I use my mediaplayer for notifications like my doorbell.
When I press the doorbell (or the testbutton in Node Red via Home Assistant), I see on the same second (so without delay) in the log of the esphome node this:

> [18:27:05][D][media_player:074]: 'ESP32 Mediaplayer 2 player' - Setting
> [18:27:05][D][media_player:081]:   Media URL: https://hass.xyz.xyz/local/audio/dingding32khz.mp3?authSig=eyJhbGciOiJIUzI1NiIsInR5cCI6IkpXVCJ9.eyJpc3MiOiI4YjI4NzE2NDUxMGY0NTFkOWFiN2FlZTY5ZTZmNWIxYSIsInBhdGgiOiIvbG9jYWwvYXVkaW8vZGluZ2RpbmczMmtoei5tcDMiLCJwYXJhbXMiOltdLCJpYXQiOjE3NTM2MzM2MjUsImV4cCI6MTc1MzcyMDAyNX0.R0sv7x6EjvhjttJrcfR51mpBirYKNdUoVs7OfPSqHSc
> [18:27:05][D][media_player:087]:  Announcement: yes

I takes about 3.5 seconds before the mp3 starts playing.
My file is a simple doorbell tune Download dingding32khz.mp3 | LimeWire (expires aug 3)
Do you have any idea why it takes 3 seconds to start playing?
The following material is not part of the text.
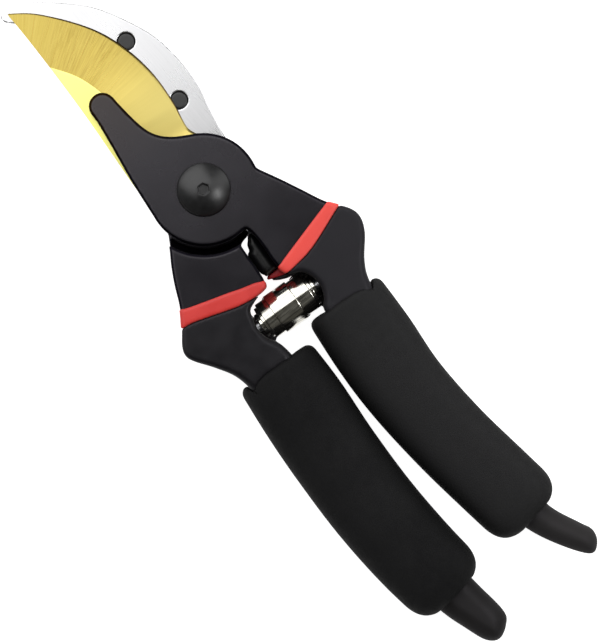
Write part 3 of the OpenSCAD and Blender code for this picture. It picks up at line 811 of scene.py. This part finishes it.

Probaly due the mp3 has to be converted to a stream playable by the media player each time. You could try to cache it after the first use

That is a great suggestion. Can you explain me how to do that in esphome?
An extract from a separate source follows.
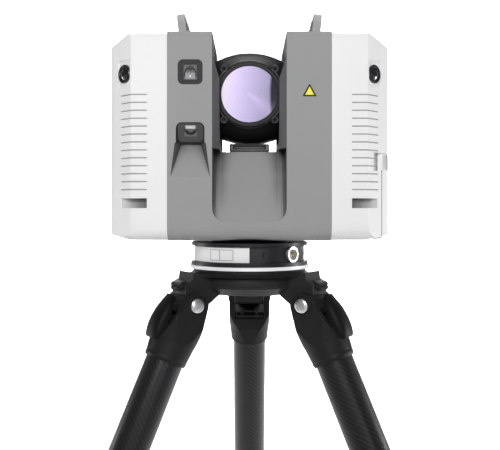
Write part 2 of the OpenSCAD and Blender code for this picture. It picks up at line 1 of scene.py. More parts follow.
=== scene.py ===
import json
import math

import bmesh
import bpy
from mathutils import Euler, Matrix, Vector


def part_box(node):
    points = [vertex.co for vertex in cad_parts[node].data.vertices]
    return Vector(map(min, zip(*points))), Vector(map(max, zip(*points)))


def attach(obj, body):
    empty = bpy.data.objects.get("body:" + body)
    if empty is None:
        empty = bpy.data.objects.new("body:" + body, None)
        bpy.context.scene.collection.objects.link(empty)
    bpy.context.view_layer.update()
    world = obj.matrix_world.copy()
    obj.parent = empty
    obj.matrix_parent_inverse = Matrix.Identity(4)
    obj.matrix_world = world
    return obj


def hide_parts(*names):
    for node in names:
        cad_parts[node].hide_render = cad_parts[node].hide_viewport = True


bpy.context.scene.view_settings.view_transform = "Standard"
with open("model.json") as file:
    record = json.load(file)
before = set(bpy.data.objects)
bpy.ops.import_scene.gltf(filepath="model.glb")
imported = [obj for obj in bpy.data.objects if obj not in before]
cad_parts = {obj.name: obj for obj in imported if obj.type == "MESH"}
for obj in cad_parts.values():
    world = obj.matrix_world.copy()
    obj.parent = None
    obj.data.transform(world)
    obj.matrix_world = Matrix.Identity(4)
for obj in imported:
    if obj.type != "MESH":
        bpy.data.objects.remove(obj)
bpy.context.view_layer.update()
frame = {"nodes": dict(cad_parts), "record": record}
NODES = frame["nodes"]
MM = 0.001
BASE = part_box("base_flanges")[0].z + 2.5 * MM      # bottom of the scanner's base
AXIS_H = 151                                       # the rotor's axis, millimetres above that
AXIS_Z = BASE + AXIS_H * MM
WINDOW_R = 25                                      # the rotor's window
BARREL_R, BARREL_ARC = 42, 65                      # the rotor at its middle, and the arc of its barrel shape
PIVOT_OUT, PIVOT_DROP = 63, 33                     # leg pivots: out from the pan axis, below the base
SPREAD = math.radians(24.3)                        # the legs' slant at the first stop
THREADS, THREAD_H = 84, 1.25                       # carbon weave: threads round a tube, and a thread's height
POCKET_SHADE_IN, POCKET_SHADE_SPAN = 84.5, 23.5                      # painted shade of the grip pocket: its inner end, and how far out it pales
LEGS = {"rear": 90, "left": 210, "right": 330}     # each leg's azimuth in degrees


# ---- Materials -------------------------------------------------------------------------------------

class Net:
    """A material's node tree, with short ways to add and join nodes."""

    def __init__(self, name, rotation=None, location=None):
        self.mat = bpy.data.materials.new(name)
        self.mat.use_nodes = True
        self.tree = self.mat.node_tree
        self.bsdf = self.tree.nodes["Principled BSDF"]
        self.coord = self.node("ShaderNodeTexCoord").outputs["Object"]
        if rotation is not None:
            place = self.node("ShaderNodeMapping", Vector=self.coord)
            place.vector_type = "TEXTURE"
            place.inputs["Location"].default_value = location
            place.inputs["Rotation"].default_value = rotation
            self.coord = place.outputs["Vector"]

    def node(self, kind, **inputs):
        n = self.tree.nodes.new(kind)
        for key, value in inputs.items():
            self.put(n, key.replace("_", " "), value)
        return n

    def put(self, n, key, value):
        socket = n.inputs[int(key[3:])] if key.startswith("in ") else n.inputs[key]
        if isinstance(value, bpy.types.NodeSocket):
            self.tree.links.new(value, socket)
        else:
            socket.default_value = value

    def math(self, op, a, b=0.0, c=0.0):
        n = self.tree.nodes.new("ShaderNodeMath")
        n.operation = op
        for i, v in enumerate((a, b, c)):
            if isinstance(v, bpy.types.NodeSocket):
                self.tree.links.new(v, n.inputs[i])
            else:
                n.inputs[i].default_value = v
        return n.outputs[0]

    def noise(self, scale, detail=3.0, stretch=(1, 1, 1), rough=0.5):
        place = self.node("ShaderNodeMapping", Vector=self.coord)
        place.inputs["Scale"].default_value = stretch
        return self.node("ShaderNodeTexNoise", Vector=place.outputs[0], Scale=scale, Detail=detail,
                         Roughness=rough).outputs[0]

    def ramp(self, value, *stops):
        n = self.node("ShaderNodeValToRGB", Fac=value)
        band = n.color_ramp
        while len(band.elements) < len(stops):
            band.elements.new(0.5)
        for e, (at, colour) in zip(band.elements, stops):
            e.position = at
            e.color = (*colour, 1) if len(colour) == 3 else colour
        return n.outputs[0]

    def bump(self, height, distance, strength=1.0, normal=None):
        n = self.node("ShaderNodeBump", Height=height, Strength=strength, Distance=distance)
        if normal is not None:
            self.tree.links.new(normal, n.inputs["Normal"])
        return n.outputs[0]

    def set(self, **inputs):
        for key, value in inputs.items():
            self.put(self.bsdf, key.replace("_", " "), value)
        return self.mat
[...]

Try changing your mp3 to flac and then playing it.

I haven’t encountered this situation,
I see you used https://hass.xyz.xyz,
Maybe you can try http://192.168.1.1 this way,
ESP32S3 is not that difficult to play an MP3

esphome:
  name: esp32s3r16n8
  friendly_name: esp32s3r16n8

esp32:
  board: esp32-s3-devkitc-1
  flash_size: 16MB
  cpu_frequency: 240MHZ
  framework:
    type: esp-idf

# Enable logging
logger:

# Enable Home Assistant API
api:
  encryption:
    key: "qg+NsW2U1mTeyYUo3KLRMHF7MT0gB2qLnTprjdo7S+w="

ota:
  - platform: esphome
    password: "92d45a56ad920dc4f5a5d35aad80d90f"

wifi:
  ssid: !secret wifi_ssid
  password: !secret wifi_password

  # Enable fallback hotspot (captive portal) in case wifi connection fails
  ap:
    ssid: "Esp32S3R16N8 Fallback Hotspot"
    password: "qn7JJ5RmDGw1"

captive_portal:

psram:
  mode: octal
  speed: 80MHz

i2s_audio:
  i2s_lrclk_pin: GPIO7
  i2s_bclk_pin: GPIO15

speaker:
  - platform: i2s_audio
    i2s_dout_pin: 16
    id: out_sp
    channel: mono
    sample_rate: 48000
    bits_per_sample: 32bit
#    i2s_mode: primary
    use_apll: false
    bits_per_channel: default
#    mclk_multiple: 256
    buffer_duration: 500ms
    timeout: 500ms
#    i2s_comm_fmt: stand_i2s
    dac_type: external
    num_channels: 1

media_player:
  - platform: speaker
    name: "${friendly_name} player"
    codec_support_enabled: false
    announcement_pipeline:
      speaker: out_sp
      format: WAV
      sample_rate: 48000
      num_channels: 1  # S3 Box only has one output channel

I added codec_support_enabled: false ,
This code allows the home assistant to decode your mp3 and then pass it to esp32 for playback,
This can greatly reduce the performance consumption of esp32

Thanks! I added that line into my yaml, but get errors without even playing a file:

> [17:27:58][E][speaker_media_player:326]: The announcement pipeline's file reader encountered an error.
> [17:27:58][E][speaker_media_player.pipeline:112]: Media reader encountered an error: ESP_ERR_NOT_SUPPORTED

I also tried converting my mp3 to flac, but the mediaplayer did not play it at all.
Not yet tried to serve my mp3 from a local (IP based) server, will do that soon.